Pulp might have found a home at another company but, even then, Miramax attracted good people and that helped a little known film maker (at the time) to make something that looked and felt most professional. Miramax was, sadly, absorbed by Disney and the brothers eventually ousted.

They rose like a pair of phoenixes to create the highly successful Weinstein Company and have gotten a lot of Oscars (in fact, the Oscars were permanently moved forward to February mainly due to the company’s aggressive Oscar campaigns, which the Academy hoped to shorten). However, they have never had another Pulp (and probably won’t) and  the current company doesn’t still represent that same magical time.

 

2. The Script

Pumpkin and Honey Bunny in Pulp Fiction (1994)

Though some film makers like to make it seem as if they could improvise on the spot and make a great film, the word, one way or another must come first. Though Quentin Tarantino is primarily thought of as a remarkable director in terms of being a stylist, innovator and screen personality, it’s telling that the two Academy Awards he has won to date have both been for his screenplays. Yes, he knows about visuals (much more on that later) but he knows content as well.

A typical Tarantino script is a treasure chest of characters, dialog, plot twists, and so many things that can help to make a movie special.  Some of these things will come later in the list but one thing to consider in this entry is that he knows, as few others today do, how to structure a script and play with time line and perspective in creating interest in his film’s stories.

Tarantino famously has stated that his education largely came from working in an expansive video store as young man (surprisingly already a lost experience to the current generation). Many have worked in such a setting without garnering such insight so it’s obvious that the young Quentin had the taste and insight to find films which would teach him something.

Though he has never stinted on talking about influences, he hasn’t especially pointed up how Stanley Kubrick’s early caper film The Killing affected his work. That film and its shifting time structure showed up in both Tarantino’s excellent debut, Reservoir Dogs (1992) and in Pulp.  Viewers don’t really concentrate on it but Pulp actually takes place during principally two eventful days within the frame of a week.

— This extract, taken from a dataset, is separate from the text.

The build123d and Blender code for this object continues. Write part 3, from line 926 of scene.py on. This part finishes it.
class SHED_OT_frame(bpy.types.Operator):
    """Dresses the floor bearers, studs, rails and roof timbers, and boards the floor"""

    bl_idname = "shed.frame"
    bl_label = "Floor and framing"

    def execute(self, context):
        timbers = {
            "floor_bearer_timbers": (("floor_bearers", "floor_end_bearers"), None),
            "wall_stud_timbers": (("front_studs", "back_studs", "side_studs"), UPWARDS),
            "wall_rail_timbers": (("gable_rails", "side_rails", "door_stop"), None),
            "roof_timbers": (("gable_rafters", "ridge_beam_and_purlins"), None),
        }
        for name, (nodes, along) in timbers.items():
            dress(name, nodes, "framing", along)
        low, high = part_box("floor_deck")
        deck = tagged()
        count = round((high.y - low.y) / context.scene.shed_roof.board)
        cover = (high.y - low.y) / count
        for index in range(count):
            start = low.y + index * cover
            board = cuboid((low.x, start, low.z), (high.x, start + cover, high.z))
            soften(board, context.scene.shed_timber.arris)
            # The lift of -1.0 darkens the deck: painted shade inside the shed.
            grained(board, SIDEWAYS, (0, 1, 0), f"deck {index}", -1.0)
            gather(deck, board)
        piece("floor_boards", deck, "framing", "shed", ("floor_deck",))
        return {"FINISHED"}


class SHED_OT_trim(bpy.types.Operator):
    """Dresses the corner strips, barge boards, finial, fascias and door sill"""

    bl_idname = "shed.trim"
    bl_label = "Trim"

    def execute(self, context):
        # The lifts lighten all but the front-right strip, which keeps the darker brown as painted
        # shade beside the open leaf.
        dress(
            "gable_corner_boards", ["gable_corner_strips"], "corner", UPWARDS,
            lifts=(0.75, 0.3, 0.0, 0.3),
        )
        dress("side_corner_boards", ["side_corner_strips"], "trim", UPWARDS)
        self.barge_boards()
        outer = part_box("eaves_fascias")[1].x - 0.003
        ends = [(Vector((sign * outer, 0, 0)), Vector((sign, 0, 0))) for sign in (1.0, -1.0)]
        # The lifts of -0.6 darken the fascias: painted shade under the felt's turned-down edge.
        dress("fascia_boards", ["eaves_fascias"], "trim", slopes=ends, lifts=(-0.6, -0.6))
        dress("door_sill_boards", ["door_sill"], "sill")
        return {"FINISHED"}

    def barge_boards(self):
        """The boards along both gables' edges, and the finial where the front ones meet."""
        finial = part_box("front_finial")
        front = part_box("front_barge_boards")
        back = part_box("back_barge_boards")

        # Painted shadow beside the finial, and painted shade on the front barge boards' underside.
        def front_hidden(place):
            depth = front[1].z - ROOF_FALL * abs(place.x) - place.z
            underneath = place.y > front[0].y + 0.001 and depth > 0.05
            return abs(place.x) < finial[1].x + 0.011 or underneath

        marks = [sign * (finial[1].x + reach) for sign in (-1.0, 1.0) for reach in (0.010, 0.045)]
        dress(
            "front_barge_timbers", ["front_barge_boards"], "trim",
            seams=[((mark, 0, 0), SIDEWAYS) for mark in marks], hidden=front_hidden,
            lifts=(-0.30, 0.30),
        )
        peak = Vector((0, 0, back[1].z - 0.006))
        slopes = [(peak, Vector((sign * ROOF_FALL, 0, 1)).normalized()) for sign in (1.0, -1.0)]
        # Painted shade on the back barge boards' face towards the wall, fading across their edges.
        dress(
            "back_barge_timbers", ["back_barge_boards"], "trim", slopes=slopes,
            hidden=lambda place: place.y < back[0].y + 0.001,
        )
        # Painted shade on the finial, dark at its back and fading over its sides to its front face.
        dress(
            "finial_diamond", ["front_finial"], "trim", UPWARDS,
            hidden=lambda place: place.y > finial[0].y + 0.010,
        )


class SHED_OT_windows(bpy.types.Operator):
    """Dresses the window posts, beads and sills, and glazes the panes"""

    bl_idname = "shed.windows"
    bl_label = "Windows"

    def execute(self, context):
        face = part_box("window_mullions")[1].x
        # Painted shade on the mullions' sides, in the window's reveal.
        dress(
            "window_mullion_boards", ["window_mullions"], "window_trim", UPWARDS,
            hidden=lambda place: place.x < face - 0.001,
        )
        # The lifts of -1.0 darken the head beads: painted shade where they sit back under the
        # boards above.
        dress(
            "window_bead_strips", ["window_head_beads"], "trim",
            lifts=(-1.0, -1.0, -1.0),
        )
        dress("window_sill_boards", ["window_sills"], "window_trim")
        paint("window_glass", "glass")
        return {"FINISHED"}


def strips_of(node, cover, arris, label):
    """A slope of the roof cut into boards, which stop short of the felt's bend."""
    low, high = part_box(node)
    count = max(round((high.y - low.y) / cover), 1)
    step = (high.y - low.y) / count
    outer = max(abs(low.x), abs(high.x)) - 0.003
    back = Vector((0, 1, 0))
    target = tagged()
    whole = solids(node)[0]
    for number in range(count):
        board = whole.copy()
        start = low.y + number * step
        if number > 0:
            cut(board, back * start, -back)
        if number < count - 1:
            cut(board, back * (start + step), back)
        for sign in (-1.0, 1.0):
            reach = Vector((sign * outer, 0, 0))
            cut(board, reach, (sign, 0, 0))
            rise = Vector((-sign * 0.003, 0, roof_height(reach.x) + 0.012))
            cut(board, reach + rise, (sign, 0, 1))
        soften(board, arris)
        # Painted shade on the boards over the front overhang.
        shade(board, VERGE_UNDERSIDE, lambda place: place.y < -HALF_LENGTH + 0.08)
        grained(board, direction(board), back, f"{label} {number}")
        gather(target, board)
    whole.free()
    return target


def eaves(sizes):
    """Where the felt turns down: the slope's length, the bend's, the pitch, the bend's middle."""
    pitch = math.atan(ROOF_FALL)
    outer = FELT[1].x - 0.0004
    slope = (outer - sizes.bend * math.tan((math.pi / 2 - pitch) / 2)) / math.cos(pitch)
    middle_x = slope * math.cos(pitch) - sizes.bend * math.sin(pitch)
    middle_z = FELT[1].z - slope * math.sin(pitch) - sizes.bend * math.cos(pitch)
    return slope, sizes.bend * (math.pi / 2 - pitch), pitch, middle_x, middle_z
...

The structure is the traditional play/screenplay three acts but the way the time line is distributed is this: story one takes place during the day and evening of a rather jam packed period (professional hit, drug purchase, night on town), act, after a prologue set some thirty years in the past, two late evening and the following day a few days after the first act (and a most significant event happens to a major character from act one who is a minor player in act two), act three goes back to the day of act one but is set during the time an ellipsis during act one omitted. 

When act three takes place the pre-title prologue set in a coffee shop with two characters not seen in acts one and two suddenly make sense and set the stage for the major events of act three after an amusing episode tying up another thread from act one.

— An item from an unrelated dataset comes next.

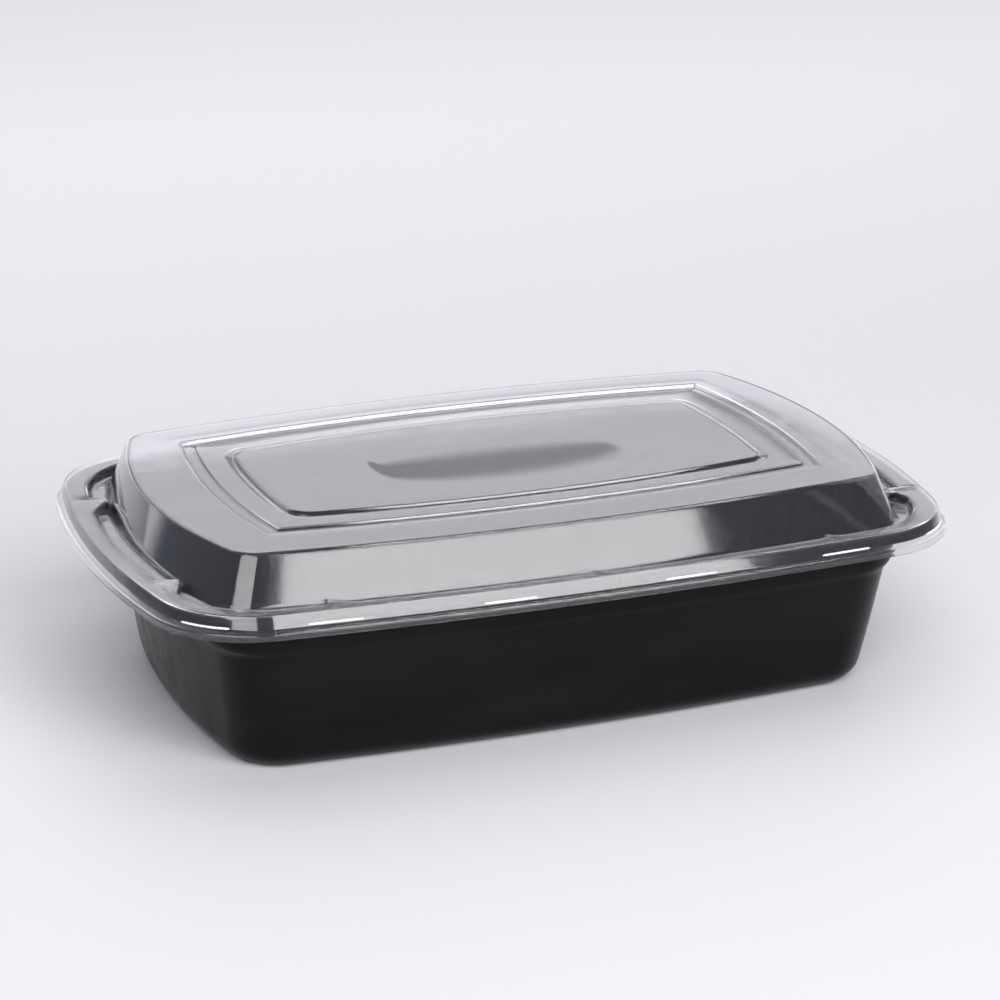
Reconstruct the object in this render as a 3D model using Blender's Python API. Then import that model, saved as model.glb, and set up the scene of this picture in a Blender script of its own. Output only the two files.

This sounds tricky and it was challenging for some viewers but the time shift pays off emotionally since the viewer, based on what happened in act two, knows things about the future the main characters in act three don’t and this deepens much of what is said and done involving the characters. All of this could have been so confusing or pretentious in the wrong hands but Tarantino and then-partner Roger Avery pull it off like seasoned pros.

 

3. The Cast

Jules Winnfield - Pulp Fiction (1994)

No one would ever say that Quentin Tarantino is anything less than adventurous in casting his films, but he has method to his madness. He prefers two kinds of actors in his films principally and both kinds have to possess presence and bring subtext to his films. Firstly, he likes to find the kind of character actors people often say don’t exist anymore, usually people who haven’t been that well known until Tarantino discovered them.

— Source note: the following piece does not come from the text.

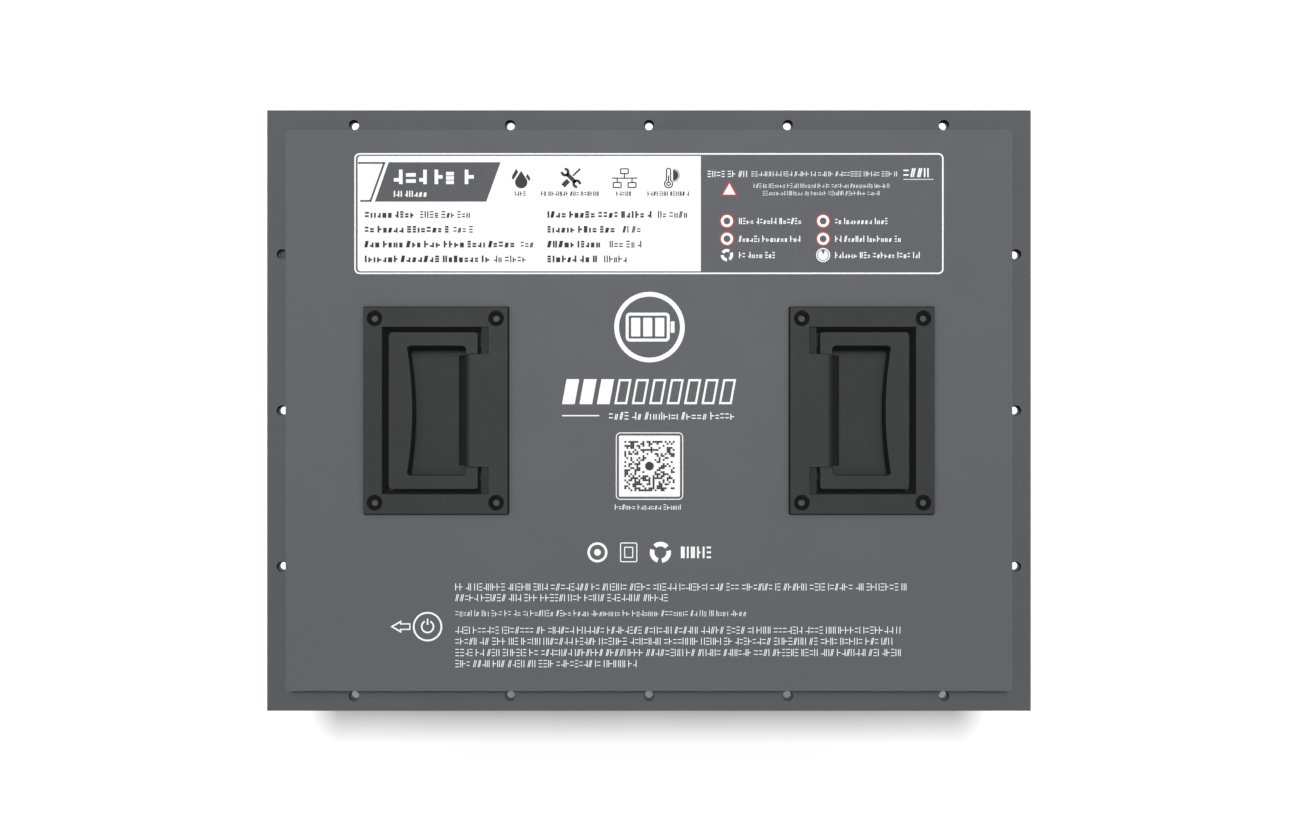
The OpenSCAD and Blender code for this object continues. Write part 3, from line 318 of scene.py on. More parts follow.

Samuel L. Jackson, so superb as Jules in Pulp and in almost every film the director has made since, Christophe Waltz, who has won two Oscars for the two Tarantino films in which he has appeared (Inglorious Basterds, 2009 and Django Unchained, 2012), and Uma Thurman, who seemed something of an also-ran until the director turned her into first an Oscar nominee (for Pulp) and then a goddess (the Kill Bill films in 2003 and 2004) are all examples of this type of casting.

However, the casting which often receives the most comment is the star casting in Tarantino’s films. Now many film makers cast stars for box office but no one casts quite like Tarantino. If the star is somewhat current such as Jamie Foxx or Leonardo DiCaprio (both in Django Unchained) or Brad Pitt in Inglorious Basterds, he will cast them in unusual roles.

However, he has an absolute thing for people, who may not… well, have worked much lately and who are ripe for comeback status. In Reservoir Dogs he brought back Hollywood Golden Age tough guy Lawrence Tierney. In Jackie Brown (1997) he brought back, after decades of seeming inactivity, 70s blaxplotation star Pam Grier and late 60s indie star Robert Forrester (Oscar nominated). 70s cult star David Carradine had one great last bow as Bill in the Kill Bill films.

There are others, but the king of them all belongs to Pulp. John Travolta had been hot, hot stuff in the late 70s with his seminal performance in 1977’s Saturday Night Fever and the next year in one of the decade’s big box office hits, Grease. Unfortunately, things had gone less well thereafter and by the time he was cast in Pulp as hip but drugged up and none too bright hit man Vincent Vega, he had been reduced to doing a series of films about a talking baby.

Everyone thought that Tarantino had lost his mind casting such a has-been but the memories of an eternal cinephile burn bright. The joke was on the nay-sayers and Travolta scored an Oscar nominated triumph which reignited his career (though he chose to go commercial and has never worked with Tarantino again).

Added to the trio of Oscar nominated performances were such on the money, yet largely underappreciated actors as a Bruce Willis, Ving Rhames, Tim Roth, stage/TV actress Amanda Plummer, Eric Stoltz, Rosanna Arquette, Christopher Walken, early Tarantino encourager Harvey Keitel, and…well, the director himself, who is always colorful in a big jerk kind of way when he does cameo parts in his own and other people’s films (and he should just do cameos since what he does is amusing but nothing to dwell upon).